**Dataset records**
+--

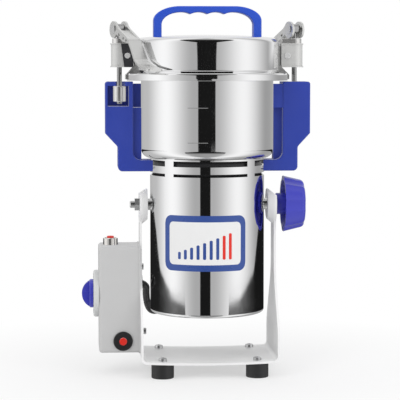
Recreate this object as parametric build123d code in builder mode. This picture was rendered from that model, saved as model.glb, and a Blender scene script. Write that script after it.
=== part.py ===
from build123d import *
from math import atan2, cos, pi, radians, sin, sqrt, tan
import os

# Swing-type electric grain mill: a U-shaped stand, a motor with a grinding bowl that tilts in it,
# and a turn-to-open lid held down by two cam clamps.  All sizes are in millimetres.
# +Z is up, the front is -Y, and the timer box is on the -X side.

# ---------------------------------------------------------------- driving dimensions
# running clearances
SHAFT_CLEARANCE = 0.06      # radial, between a shaft and the hole it turns or slides in
HAND_CLEARANCE = 0.3        # between parts that are moved by hand
BOLT_CLEARANCE = 0.25       # radial, round a bolt that only passes through

# stand
FOOT_HEIGHT = 15.0          # rubber foot under the middle of the base plate
FOOT_RADIUS = 12.5
FOOT_INSET_X = 24.0         # foot centre from the base plate's edge
FOOT_INSET_Y = 12.0
FOOT_SCREW_RADIUS = 2.5
FOOT_SCREW_HEAD_RADIUS = 4.6
FOOT_SCREW_HEAD_HEIGHT = 3.6
SHEET = 2.5                 # stand sheet metal
UPRIGHT_GAP = 10.0          # motor housing to the inner face of each upright
BASE_DEPTH = 112.0
BASE_BOW = 2.0              # the base plate sags this much between its bends
BEND_RADIUS = 4.5           # inside the bend
UPRIGHT_WIDE_HEIGHT = 52.0  # the uprights stay as deep as the base up to here
UPRIGHT_NARROW_HEIGHT = 112.0
UPRIGHT_NARROW_WIDTH = 29.0
UPRIGHT_BLEND_RADIUS = 55.0
UPRIGHT_SHOULDER_RADIUS = 24.0

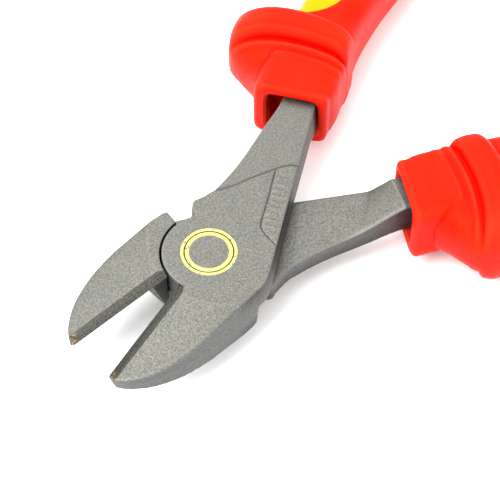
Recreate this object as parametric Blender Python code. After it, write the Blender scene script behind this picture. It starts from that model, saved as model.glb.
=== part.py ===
"""Insulated diagonal cutting pliers: two lapped forgings, a flush rivet and two-part grips.

Lengths are in millimetres here and become metres when a mesh is made.  The tool lies flat with
its jaws toward +X.  The rivet's axis is Z.  Every object's own origin is on that axis in the
middle of the joint, and all of them are placed so that the joint's rear face is at Z = 0.  The
rest pose has the jaws open by 2 x 9 degrees; each half's outline below is drawn in that pose.
The lower half is the upper half turned half a turn about X, apart from its cutting edge.
"""
import math

import bmesh
import bpy
from mathutils import Matrix, Vector

MM = 0.001

# joint
JOINT_H = 5.8          # half thickness of the joint, centre plane to outer face
LAP_GAP = 0.15         # each half stops this far from the centre plane
DISC_R = 9.6           # round end of each half in the lap
RECESS_R = 10.1        # round pocket in the other half
RIVET_R = 5.0
RIVET_HOLE_R = 5.08
ROUND = 96             # segments of round parts at the joint

# jaws
CREASE_C = (-3.5, 1.0)     # axis of the cone that slopes the jaw faces
CREASE_R = 14.4
FACE_SLOPE, BACK_SLOPE = 0.24, 0.15     # fall per millimetre on the bevel's side and behind it
CONE_REACH, CONE_CLEAR = 42.0, 9.0      # how far the face cutters reach out and above
EDGE_ROOT = (9.0, 1.44)
EDGE_TIP = (31.9, 5.05)
EDGE_START = 12.0                  # the straight cutting edge is measured from here
BEVEL_W, BEVEL_D = 1.8, 0.85
BEVEL_SPAN, BEVEL_REACH = (7.0, 40.0), (-1.0, 3.0)      # cutter's size along and across the edge
CLEAR_Z = 9.5                      # height that clears the jaw
RELIEF_ANGLE = math.radians(33)
RELIEF_REACH = 3.0                 # the relief cutter stands out this far past the edge
WEB_TOP, WEB_FOOT = 13.3, 9.2      # where the rear relief ends, along X
JAW_BACK = [(31.5, 6.6), (30.2, 8.4), (28.4, 9.9), (25.5, 11.6), (22.5, 12.7), (19.0, 13.5),
            (15.5, 13.9), (9.5, 14.0), (4.5, 13.9), (0.0, 13.6), (-0.7, 13.4), (-0.3, 11.2),
            (0.0, 7.0)]

# shanks, from the pocket to the collar
SHANK = [(5.0, 13.9), (0.0, 13.6), (-3.0, 13.25), (-3.9, 12.9), (-10.7, 8.5), (-22.8, 0.5),
         (-42.1, -12.1), (-42.6, -12.6), (-39.2, -18.8), (-38.8, -18.5), (-29.6, -15.4),
         (-20.2, -12.4), (-14.5, -11.2), (-11.5, -10.8), (-9.3, -10.9), (-7.8, -11.2),
         (-6.9, -11.5), (-6.2, -11.4), (-5.4, -10.8), (-4.7, -9.9), (-4.2, -8.6), (0.0, 0.0)]
PAD_STEP = 0.45
PAD_LINE = [(-8.6, -13.5), (-10.1, -11.1), (-14.6, -8.9), (-19.2, -7.5), (-23.7, -6.0),
            (-25.7, -5.2), (-27.2, -4.3), (-28.0, -3.0), (-27.6, -1.4), (-26.4, 1.4)]
UNDER_CREASE = [(-37.6, -8.0), (-19.5, -15.0)]
UNDER_SLOPE = -0.36    # the underside falls this much per millimetre toward the collar
UNDER_REACH = 30.0     # size of the cutters that clear the underside
PANEL = [(-24.6, -4.5), (-23.5, -5.3), (-18.0, -1.4), (-13.9, 1.2), (-12.3, 2.3), (-11.7, 3.4),
         (-11.6, 5.6), (-12.6, 6.2), (-22.4, -0.3), (-25.6, -2.5)]
PANEL_DEPTH = 0.25
CLEAR = 2.0            # cutters stand out this far past the surfaces they cut
STEP_CLEAR = [(-60.0, 10.0), (-60.0, -40.0), (-8.6, -40.0)]     # outside corners of the step cutter

# handles: centre line starts at the collar's front
COLLAR_C = (-40.5, -17.0)
HEADING = [(-12, 31.0), (12, 31.0), (24, 24.0), (40, 15.0), (70, 11.5), (125, 6.0)]
PATH_START, PATH_STEP = -12.0, 0.5
GRIP_START, GRIP_LEN = -1.0, 112.0
TANG_START, TANG_LEN = -2.0, 92.0
SLEEVE_START, SLEEVE_LEN = 6.0, 106.0
FIT = 0.3              # gap between touching pieces
GRIP_COUNT, CORE_COUNT, TANG_COUNT = 40, 32, 20     # points round a section

# body of the grip: s, outer, inner, top, under, squareness inside and outside
GRIP = [(-1.0, 8.8, 7.6, 8.0, 7.5, 7.0, 8.0), (1.0, 8.8, 7.7, 8.0, 7.5, 6.0, 7.5),
        (3.0, 8.7, 8.4, 8.1, 7.6, 5.4, 6.5), (5.0, 8.7, 8.9, 8.1, 7.6, 5.2, 6.0),
        (8.0, 8.7, 9.0, 8.1, 7.7, 5.2, 5.4), (9.4, 8.7, 9.0, 8.4, 8.1, 5.2, 5.2),
        (10.6, 8.7, 9.0, 8.1, 7.8, 5.2, 5.2), (11.7, 8.6, 9.0, 8.7, 8.4, 5.2, 5.2),
        (12.8, 8.5, 9.0, 8.1, 7.8, 5.2, 5.0), (14.5, 8.0, 9.0, 8.5, 8.3, 5.0, 4.6),
        (20.5, 7.0, 8.9, 8.5, 8.4, 4.6, 3.8), (24.0, 6.3, 8.8, 8.4, 8.4, 4.2, 3.4),
        (27.0, 6.3, 8.8, 8.4, 8.4, 4.0, 3.3), (31.0, 6.9, 8.9, 8.6, 8.6, 3.8, 3.2),
        (40.0, 8.0, 9.0, 8.9, 8.9, 3.4, 3.0), (60.0, 9.4, 9.4, 9.5, 9.5, 2.9, 2.9),
        (80.0, 9.2, 9.2, 9.2, 9.2, 2.9, 2.9), (100.0, 8.4, 8.4, 8.3, 8.3, 2.8, 2.8),
        (108.0, 7.6, 7.6, 7.4, 7.4, 2.7, 2.7), (110.6, 6.2, 6.2, 6.0, 6.0, 2.5, 2.5),
        (111.6, 4.4, 4.4, 4.2, 4.2, 2.3, 2.3), (112.0, 2.4, 2.4, 2.2, 2.2, 2.2, 2.2)]
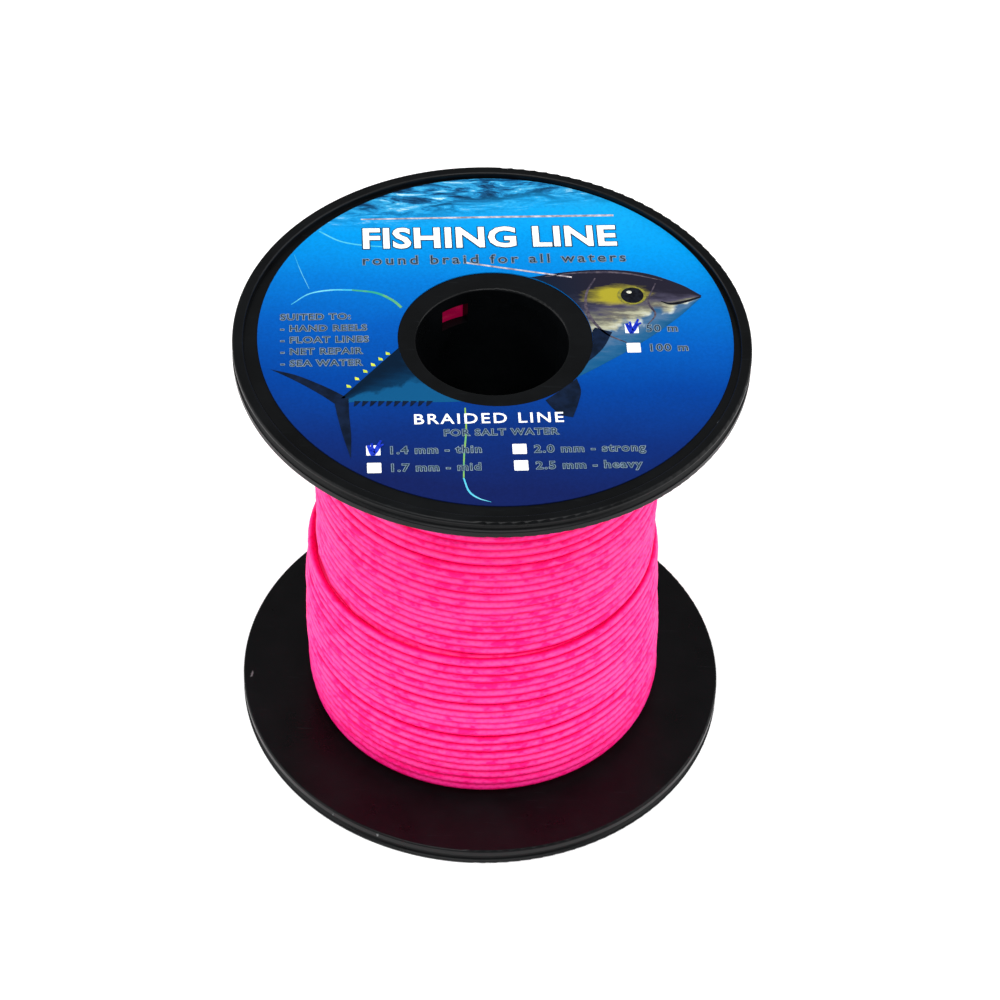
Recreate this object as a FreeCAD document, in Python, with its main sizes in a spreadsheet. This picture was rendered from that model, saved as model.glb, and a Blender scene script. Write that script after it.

+--

**What you will do**
From the very first line of the data through the line with "# +Z is up, the" in it, please reproduce each line exactly and output nothing more.

**Solution to the exercise**
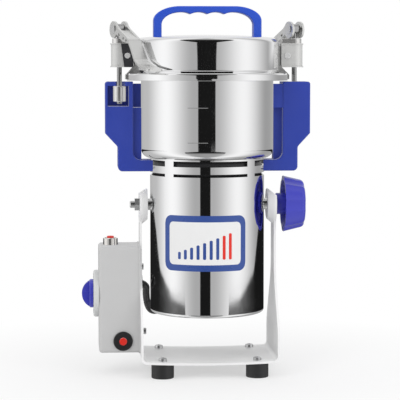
Recreate this object as parametric build123d code in builder mode. This picture was rendered from that model, saved as model.glb, and a Blender scene script. Write that script after it.
=== part.py ===
from build123d import *
from math import atan2, cos, pi, radians, sin, sqrt, tan
import os

# Swing-type electric grain mill: a U-shaped stand, a motor with a grinding bowl that tilts in it,
# and a turn-to-open lid held down by two cam clamps.  All sizes are in millimetres.
# +Z is up, the front is -Y, and the timer box is on the -X side.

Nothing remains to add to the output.